Considering 2008: Buying That Chinese Car On Some Mundane Tuesday

Looking ahead, nobody knows, including me.  Nonetheless its that time of year again when people refocus, make resolutions and economists guess again about the economic road ahead.  Eeni meeni mini mo.

For economic watchers surely 2008 cannot be a repeat of 2007 when we saw the loonie soar, the greenback swoon and oil prices continue there long march upward.  As 2008 dawns events in Pakistan and Kenya might yet upset the turnip wagon.  However, for the immediate future, it looks like full speed ahead for the Canadian economy.  With tax cuts in place consumers should have a bit more money to spend, save and invest.

There will be an election this year.  I don’t think that will settle much.  Yes, we might see a change in government but nobody will get a majority.  The political arithmetic is such that no party can get a majority.  Simply put with the Bloc taking a large amount of seats out of Quebec and the Greens skimming 10% of the vote across the country, it leaves little room for political drama.  At the end of 2008 I don’t think our political realities will be much different.

The Canadian economy will do well, but once again it’s the tale of two economies.  My trip to Grande Prairie Alberta in December 2007 confirmed everything I’ve ever written about the wild rose province.  There is money flowing in the ditches out there.  Too much money is chasing too few labour resources.  With McDonald’s and Tim Horton’s closing down drive thru windows because they can’t find anybody to man them, you know the Alberta economy is hot.  However, the “other Canadian economy” is in the East and it won’t fair as well in 2008.

There is no way Ontario and Quebec can continue to weather the economic pitfalls of a par dollar and an American economy, which is sputtering.  Even Prime Minister Stephen Harper is warning us about the economic “turbulence” ahead.  The translation is he’s looking at economic forecasts none of us have and he can see how Eastern Canada will suffer from the economic fall out down south.  With our loonie finishing just over par as the year changed it was a reminder for many Eastern Canadians that tougher times may come in 2008.

Nonetheless many of you might not see it that way.  If you are in the public service it might still be the best of times.  You would not be buffeted by these economic events like those on the front lines of the economy like shop workers, farmers and retailers.  With interest rates dropping and set to drop even more in 2008, for many in the public service their immunity from any economic slowdown continues.
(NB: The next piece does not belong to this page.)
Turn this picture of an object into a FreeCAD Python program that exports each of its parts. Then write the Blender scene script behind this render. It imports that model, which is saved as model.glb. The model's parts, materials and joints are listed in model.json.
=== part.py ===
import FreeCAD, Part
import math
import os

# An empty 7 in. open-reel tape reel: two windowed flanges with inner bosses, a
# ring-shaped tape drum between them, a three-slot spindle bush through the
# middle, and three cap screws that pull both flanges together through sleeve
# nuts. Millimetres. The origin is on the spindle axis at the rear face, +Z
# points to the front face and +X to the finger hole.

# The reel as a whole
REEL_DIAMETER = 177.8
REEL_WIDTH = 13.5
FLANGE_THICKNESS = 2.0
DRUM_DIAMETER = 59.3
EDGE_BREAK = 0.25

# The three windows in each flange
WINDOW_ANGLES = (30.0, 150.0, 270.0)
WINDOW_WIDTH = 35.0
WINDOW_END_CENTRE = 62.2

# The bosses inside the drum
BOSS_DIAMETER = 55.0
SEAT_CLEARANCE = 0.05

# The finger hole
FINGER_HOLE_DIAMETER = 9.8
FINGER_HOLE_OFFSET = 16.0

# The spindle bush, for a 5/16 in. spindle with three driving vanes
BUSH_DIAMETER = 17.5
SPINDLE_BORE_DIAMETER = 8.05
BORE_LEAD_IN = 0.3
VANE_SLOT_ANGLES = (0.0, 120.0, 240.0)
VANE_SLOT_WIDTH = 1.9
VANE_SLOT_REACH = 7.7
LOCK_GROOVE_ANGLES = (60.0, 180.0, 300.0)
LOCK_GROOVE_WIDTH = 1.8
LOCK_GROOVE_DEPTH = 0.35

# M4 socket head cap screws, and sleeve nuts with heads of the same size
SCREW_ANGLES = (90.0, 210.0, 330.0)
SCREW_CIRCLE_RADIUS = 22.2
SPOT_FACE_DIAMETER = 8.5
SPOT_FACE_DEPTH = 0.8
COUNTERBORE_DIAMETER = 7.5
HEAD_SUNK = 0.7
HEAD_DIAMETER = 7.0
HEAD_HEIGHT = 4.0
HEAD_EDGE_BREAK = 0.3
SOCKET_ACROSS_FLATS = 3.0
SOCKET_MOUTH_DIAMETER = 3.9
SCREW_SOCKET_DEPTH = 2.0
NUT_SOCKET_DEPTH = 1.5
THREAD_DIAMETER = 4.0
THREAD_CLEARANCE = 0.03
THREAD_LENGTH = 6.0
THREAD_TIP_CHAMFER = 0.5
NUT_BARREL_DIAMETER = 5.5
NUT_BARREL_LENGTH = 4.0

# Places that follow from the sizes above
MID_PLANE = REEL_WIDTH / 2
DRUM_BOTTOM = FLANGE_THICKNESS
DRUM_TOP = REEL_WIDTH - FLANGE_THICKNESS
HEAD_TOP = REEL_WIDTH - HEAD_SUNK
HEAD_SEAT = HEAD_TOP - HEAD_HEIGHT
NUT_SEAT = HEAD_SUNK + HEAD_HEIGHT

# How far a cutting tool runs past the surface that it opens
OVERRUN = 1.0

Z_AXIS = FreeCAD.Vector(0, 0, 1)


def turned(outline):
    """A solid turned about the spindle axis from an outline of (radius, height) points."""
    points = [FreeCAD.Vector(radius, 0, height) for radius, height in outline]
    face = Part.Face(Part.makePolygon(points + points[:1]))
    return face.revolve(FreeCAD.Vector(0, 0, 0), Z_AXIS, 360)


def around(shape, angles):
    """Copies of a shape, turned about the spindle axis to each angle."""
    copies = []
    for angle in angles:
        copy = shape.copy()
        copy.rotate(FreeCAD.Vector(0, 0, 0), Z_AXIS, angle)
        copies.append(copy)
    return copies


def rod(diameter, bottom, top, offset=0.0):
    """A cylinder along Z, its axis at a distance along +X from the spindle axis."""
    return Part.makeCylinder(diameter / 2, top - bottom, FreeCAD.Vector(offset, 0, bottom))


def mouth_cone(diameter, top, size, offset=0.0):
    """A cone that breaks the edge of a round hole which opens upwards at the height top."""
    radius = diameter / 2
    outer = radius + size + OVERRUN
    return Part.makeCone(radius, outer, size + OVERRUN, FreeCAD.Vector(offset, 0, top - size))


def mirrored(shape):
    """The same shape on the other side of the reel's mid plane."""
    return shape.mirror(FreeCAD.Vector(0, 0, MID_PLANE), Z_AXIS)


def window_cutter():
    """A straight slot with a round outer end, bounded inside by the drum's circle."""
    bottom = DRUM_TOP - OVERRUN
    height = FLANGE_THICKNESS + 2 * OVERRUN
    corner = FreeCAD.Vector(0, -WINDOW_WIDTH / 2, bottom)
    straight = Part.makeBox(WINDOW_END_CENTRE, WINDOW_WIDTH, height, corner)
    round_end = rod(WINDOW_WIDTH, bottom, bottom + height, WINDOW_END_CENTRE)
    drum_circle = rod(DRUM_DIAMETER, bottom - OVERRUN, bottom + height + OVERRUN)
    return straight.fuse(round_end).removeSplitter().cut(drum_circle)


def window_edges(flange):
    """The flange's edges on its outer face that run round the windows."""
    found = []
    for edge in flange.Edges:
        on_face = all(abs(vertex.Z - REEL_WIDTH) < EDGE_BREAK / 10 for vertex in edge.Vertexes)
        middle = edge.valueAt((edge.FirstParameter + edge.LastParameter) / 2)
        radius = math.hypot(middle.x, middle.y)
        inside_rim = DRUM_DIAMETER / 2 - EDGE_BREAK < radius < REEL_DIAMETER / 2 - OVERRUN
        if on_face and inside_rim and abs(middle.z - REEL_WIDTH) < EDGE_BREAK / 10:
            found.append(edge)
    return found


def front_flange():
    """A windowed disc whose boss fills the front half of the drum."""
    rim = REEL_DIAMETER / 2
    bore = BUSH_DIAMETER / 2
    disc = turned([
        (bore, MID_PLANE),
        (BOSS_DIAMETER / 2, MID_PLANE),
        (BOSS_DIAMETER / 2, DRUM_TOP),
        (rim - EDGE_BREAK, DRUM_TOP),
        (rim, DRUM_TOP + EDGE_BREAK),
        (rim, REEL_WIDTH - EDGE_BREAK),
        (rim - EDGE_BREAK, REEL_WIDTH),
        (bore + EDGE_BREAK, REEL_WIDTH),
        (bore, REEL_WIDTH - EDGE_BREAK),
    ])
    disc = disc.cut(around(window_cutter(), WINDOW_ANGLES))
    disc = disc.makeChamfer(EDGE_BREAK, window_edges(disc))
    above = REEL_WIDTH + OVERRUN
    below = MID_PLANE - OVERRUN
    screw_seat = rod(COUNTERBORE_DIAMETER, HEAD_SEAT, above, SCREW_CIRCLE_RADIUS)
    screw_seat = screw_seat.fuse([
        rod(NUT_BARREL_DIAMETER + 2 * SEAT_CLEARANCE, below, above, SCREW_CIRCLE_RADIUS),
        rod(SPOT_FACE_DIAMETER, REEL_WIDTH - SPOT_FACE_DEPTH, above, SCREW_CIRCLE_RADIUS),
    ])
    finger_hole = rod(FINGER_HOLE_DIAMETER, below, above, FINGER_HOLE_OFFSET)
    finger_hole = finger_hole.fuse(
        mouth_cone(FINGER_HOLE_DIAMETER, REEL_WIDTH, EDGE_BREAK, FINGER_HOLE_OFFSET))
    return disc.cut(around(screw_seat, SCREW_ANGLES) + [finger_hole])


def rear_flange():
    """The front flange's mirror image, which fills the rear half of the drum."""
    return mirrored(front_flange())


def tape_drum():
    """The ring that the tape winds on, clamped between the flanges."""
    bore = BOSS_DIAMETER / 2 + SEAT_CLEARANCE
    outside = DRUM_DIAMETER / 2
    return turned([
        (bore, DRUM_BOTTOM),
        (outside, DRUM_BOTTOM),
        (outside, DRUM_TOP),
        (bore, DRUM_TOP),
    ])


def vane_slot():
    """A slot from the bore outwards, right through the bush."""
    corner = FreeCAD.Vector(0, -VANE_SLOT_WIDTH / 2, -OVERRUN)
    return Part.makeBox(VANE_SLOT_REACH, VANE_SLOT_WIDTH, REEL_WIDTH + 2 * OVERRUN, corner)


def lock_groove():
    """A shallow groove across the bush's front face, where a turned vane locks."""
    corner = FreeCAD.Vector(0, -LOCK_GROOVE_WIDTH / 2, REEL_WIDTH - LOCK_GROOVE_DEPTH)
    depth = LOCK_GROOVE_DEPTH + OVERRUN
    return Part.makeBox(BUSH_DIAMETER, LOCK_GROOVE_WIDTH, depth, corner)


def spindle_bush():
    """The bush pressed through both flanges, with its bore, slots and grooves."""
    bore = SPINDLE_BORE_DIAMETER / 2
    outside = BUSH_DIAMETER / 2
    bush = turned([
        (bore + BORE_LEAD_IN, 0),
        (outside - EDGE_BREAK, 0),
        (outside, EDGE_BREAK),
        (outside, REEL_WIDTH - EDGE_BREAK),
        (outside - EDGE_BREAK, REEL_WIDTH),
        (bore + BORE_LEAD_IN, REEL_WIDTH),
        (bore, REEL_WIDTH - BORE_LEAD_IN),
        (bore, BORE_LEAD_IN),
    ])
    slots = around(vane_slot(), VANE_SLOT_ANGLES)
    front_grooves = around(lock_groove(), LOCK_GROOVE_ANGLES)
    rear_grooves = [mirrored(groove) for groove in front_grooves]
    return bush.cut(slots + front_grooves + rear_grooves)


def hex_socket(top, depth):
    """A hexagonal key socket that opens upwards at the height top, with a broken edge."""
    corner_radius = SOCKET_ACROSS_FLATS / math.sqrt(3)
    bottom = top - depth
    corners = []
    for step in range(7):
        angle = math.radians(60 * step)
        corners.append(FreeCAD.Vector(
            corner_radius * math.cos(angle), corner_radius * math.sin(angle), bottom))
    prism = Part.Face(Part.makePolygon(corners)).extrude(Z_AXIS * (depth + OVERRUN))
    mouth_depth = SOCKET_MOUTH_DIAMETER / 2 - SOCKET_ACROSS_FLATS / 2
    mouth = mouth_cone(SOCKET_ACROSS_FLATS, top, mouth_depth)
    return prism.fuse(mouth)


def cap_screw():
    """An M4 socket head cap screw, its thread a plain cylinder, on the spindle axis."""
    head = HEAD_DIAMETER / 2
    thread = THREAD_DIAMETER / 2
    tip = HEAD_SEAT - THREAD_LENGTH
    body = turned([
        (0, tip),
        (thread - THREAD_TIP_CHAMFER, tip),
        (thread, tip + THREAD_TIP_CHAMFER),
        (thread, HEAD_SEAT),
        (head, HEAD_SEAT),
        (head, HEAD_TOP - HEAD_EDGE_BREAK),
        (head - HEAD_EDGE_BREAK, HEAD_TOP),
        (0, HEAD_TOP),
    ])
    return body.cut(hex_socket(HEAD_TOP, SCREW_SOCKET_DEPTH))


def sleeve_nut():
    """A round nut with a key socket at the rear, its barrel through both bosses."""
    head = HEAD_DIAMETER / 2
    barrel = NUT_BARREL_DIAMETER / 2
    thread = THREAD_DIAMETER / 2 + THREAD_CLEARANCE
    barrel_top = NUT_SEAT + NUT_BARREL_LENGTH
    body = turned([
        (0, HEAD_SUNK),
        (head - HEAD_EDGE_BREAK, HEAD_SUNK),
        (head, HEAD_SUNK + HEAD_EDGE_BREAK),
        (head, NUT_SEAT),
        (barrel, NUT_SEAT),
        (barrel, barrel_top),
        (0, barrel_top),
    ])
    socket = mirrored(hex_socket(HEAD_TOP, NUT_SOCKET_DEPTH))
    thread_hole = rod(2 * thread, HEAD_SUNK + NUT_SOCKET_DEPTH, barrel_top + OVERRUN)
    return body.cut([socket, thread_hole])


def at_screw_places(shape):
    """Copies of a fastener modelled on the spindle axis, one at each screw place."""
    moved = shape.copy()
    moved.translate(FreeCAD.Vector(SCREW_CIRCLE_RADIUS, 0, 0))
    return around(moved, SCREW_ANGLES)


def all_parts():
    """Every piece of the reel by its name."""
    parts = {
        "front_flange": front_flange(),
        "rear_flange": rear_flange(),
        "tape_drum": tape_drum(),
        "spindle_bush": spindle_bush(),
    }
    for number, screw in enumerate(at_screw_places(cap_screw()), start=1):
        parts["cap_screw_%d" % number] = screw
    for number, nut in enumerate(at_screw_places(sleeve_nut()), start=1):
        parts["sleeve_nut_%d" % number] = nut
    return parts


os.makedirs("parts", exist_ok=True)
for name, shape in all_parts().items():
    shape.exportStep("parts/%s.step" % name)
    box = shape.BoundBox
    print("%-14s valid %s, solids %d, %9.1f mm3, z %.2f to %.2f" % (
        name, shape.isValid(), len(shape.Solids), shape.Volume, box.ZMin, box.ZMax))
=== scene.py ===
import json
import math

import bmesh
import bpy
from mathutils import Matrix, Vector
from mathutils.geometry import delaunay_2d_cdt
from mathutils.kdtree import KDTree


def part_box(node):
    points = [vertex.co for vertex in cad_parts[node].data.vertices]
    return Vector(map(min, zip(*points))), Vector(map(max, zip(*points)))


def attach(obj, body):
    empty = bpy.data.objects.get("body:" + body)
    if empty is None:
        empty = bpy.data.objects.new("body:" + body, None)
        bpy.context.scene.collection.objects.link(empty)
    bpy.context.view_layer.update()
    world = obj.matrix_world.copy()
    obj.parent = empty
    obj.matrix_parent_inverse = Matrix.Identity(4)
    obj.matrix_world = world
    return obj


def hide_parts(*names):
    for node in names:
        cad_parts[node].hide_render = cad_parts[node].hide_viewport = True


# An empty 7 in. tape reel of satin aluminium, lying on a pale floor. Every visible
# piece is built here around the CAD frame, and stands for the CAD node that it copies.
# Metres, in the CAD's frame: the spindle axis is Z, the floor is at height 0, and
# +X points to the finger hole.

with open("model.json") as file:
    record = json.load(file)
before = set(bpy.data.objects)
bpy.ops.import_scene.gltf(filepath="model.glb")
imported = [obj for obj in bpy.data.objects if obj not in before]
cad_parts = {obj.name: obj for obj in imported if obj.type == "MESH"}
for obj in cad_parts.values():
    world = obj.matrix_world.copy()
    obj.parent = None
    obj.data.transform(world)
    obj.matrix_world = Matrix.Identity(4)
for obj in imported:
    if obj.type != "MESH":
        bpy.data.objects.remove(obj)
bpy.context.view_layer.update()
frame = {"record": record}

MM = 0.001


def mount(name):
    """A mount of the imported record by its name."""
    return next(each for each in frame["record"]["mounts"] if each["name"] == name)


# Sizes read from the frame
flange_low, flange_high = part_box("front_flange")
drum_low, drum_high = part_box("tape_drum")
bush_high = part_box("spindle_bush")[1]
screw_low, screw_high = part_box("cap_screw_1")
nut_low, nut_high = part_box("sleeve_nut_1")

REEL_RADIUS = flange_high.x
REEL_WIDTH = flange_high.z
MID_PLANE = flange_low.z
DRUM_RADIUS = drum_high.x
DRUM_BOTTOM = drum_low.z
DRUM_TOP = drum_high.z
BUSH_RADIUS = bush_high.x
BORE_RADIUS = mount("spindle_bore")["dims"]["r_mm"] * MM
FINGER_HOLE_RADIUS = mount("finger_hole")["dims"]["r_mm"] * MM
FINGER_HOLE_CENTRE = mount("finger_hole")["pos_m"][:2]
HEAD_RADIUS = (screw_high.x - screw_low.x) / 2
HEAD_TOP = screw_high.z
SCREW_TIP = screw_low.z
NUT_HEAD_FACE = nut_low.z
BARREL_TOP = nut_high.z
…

Still, in January 2008 there is a great economic stimulus in the land.  Tax cuts effective January 1st are currently percolating throughout coffee shops and retail outlets across the land.  Scoff if you may, but it’s very real.  The big difference is you have the money to spend as you see fit.  The problem with government is when they get a dollar; much more of it is wasted than when you get it.  Invariably, government then asks for more and more.  That’s one reason and only one why tax cuts are always a good thing.

Looking ahead it’s easy to gaze over your two square kilometers in front of you and decide on what’s going to happen next.  However, we’ve learned the last few years there are many others in this world scratching out an existence and at the same time challenging our own standard of living.  Check out who is making North America’s clothes the next time you’re in Wal-Mart or some high-end designer store like Hollister.  Labels that say Bangladesh, India and even China are disappearing.  Labels from even lower cost producers like Vietnam, Cambodia and Laos are on store shelves.  They might be starving to death as they sew, but our Asian friends are building their economies into a powerhouse.  As Canadians we need to be aware economic competition from those far off lands isn’t far behind.

What are you suppose to take back from that?  Look at it this way.  Money is like warm grease.  It spurts out wherever there is the least resistance.  The grease ends up just about anywhere and now it’s in Asia.  Meanwhile back in Canada and the United States, we’re consuming Asian goods like no tomorrow.  Chinese automobiles at cut-rate prices into North America will be the next things.

Of coarse, 2008 will have its fair share of surprises.  Great change will surely come on some mundane Tuesday when you least expect it.  Let’s just hope it’s not too big for all of us to consider.